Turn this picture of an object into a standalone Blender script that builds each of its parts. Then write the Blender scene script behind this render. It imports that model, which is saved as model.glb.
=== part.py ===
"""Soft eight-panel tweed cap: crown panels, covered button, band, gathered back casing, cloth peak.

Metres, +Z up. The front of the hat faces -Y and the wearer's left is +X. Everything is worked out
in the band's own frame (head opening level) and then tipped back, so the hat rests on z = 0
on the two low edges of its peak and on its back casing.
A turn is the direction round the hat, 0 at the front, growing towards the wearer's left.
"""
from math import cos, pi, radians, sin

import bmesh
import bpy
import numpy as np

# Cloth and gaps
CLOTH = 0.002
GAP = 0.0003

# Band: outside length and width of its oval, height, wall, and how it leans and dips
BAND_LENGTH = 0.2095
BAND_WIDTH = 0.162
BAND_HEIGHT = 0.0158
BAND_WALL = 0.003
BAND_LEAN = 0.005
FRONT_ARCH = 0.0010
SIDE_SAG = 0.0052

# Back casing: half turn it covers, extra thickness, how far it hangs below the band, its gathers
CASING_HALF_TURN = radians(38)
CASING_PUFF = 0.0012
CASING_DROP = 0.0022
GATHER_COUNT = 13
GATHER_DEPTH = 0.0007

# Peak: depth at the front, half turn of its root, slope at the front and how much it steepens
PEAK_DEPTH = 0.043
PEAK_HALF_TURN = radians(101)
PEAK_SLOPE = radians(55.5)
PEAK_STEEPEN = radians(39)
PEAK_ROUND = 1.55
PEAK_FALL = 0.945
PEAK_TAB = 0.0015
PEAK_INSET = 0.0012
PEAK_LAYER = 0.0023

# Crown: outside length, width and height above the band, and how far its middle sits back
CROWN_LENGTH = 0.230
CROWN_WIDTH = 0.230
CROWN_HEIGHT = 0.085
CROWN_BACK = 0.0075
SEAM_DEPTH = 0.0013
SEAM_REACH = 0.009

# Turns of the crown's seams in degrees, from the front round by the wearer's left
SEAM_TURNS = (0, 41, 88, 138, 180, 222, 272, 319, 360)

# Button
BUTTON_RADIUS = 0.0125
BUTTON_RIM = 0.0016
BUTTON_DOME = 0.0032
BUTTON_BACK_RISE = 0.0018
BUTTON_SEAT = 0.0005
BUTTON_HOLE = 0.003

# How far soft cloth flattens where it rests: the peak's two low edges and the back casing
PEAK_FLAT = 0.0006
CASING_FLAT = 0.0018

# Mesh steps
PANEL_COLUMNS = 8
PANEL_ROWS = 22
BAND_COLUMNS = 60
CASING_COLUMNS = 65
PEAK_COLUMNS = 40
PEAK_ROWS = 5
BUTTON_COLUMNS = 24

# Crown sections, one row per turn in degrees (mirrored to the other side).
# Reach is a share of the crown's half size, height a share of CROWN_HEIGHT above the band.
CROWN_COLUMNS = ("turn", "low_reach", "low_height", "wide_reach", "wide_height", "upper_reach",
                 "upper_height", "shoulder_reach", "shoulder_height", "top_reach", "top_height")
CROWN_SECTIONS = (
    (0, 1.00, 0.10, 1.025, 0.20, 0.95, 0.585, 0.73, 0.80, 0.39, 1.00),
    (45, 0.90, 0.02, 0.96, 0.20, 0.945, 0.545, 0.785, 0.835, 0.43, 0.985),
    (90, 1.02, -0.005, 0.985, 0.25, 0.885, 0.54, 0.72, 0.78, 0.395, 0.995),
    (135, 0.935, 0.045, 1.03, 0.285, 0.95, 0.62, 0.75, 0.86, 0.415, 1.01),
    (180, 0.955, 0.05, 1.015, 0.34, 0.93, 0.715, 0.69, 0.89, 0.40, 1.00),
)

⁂

Exercise instructions: Copy the lines from the start of the data verbatim, stopping after the line containing "GAP = 0.0003".

Answer for the task:
Turn this picture of an object into a standalone Blender script that builds each of its parts. Then write the Blender scene script behind this render. It imports that model, which is saved as model.glb.
=== part.py ===
"""Soft eight-panel tweed cap: crown panels, covered button, band, gathered back casing, cloth peak.

Metres, +Z up. The front of the hat faces -Y and the wearer's left is +X. Everything is worked out
in the band's own frame (head opening level) and then tipped back, so the hat rests on z = 0
on the two low edges of its peak and on its back casing.
A turn is the direction round the hat, 0 at the front, growing towards the wearer's left.
"""
from math import cos, pi, radians, sin

import bmesh
import bpy
import numpy as np

# Cloth and gaps
CLOTH = 0.002
GAP = 0.0003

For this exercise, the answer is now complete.